Com diversos objetivos de transformação social, hoje a maior parte das famílias atendidas pela TPM são de pessoas negras, em idade escolar e de baixa renda. Nuala, que já se viu na mesma posição dessas famílias, destaca a importância de oferecer um atendimento e incentivo para a comunidade como um todo. “Desde que decidi criar a ONG, me coloquei no lugar desses jovens para entender qual o tipo de acolhimento que eu gostaria de receber.

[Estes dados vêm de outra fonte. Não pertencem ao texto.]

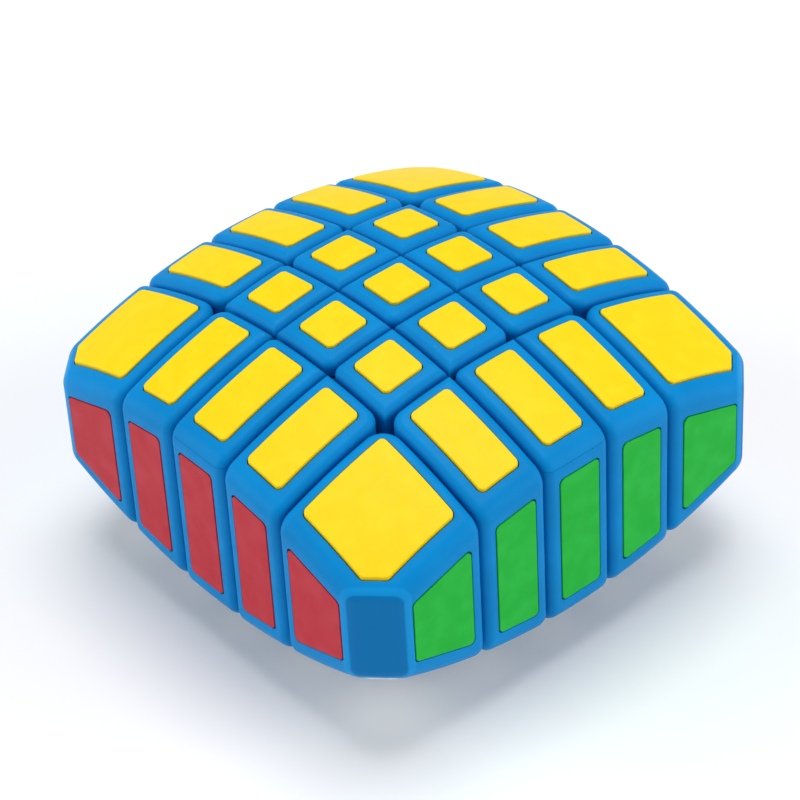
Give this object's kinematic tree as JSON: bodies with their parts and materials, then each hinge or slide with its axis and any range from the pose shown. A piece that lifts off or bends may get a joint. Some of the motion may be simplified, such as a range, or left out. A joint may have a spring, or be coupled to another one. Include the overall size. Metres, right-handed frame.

É importante pensar no jovem, mas não é o suficiente se não tivermos um atendimento que inclua também a família deles”, diz a ex-surfista. “Hoje em dia, com o acesso à internet e com as mudanças de costumes, é preciso combater não só a evasão escolar, no nosso caso o esporte é um dos nossos alidados, como também proporcionar o letramento racial para que essas crianças construam sua autoestima e enxerguem que a cor delas não as impede de chegarem a posições de liderança, além de trabalhar também a educação social para que elas entendam as questões como educação sexual, inclusão de gênero e outras diversidades que existem”.
RELAÇÃO DAS ATIVIDADES
Alinhados com 14 dos 17 ODS da ONU, a Todas Para o Mar oferece mais de 10 atividades para a comunidade de Ipojuca.
- Aula de Espanhol – Segunda-feira
- Inclua Capoeira – Terça-feira
- Aulas de apoio escolar (Surfando no Conhecimento) – Quarta-feira
- Afoxé – Quinta-feira
- Maracatu – Sexta-feira
- Dança e Teatro – Sábado
- Inclua Surf – Sábado
Para as mulheres são oferecidos cursos profissionalizantes semanais como o Prospera Mulher (estética), de empreendedorismo através do artesanato, e também de capacitação produtiva para pescadoras. A ONG também promove encontros como o Todas Podem Menstruar!, que aborda a saúde da feminina e dignidade menstrual.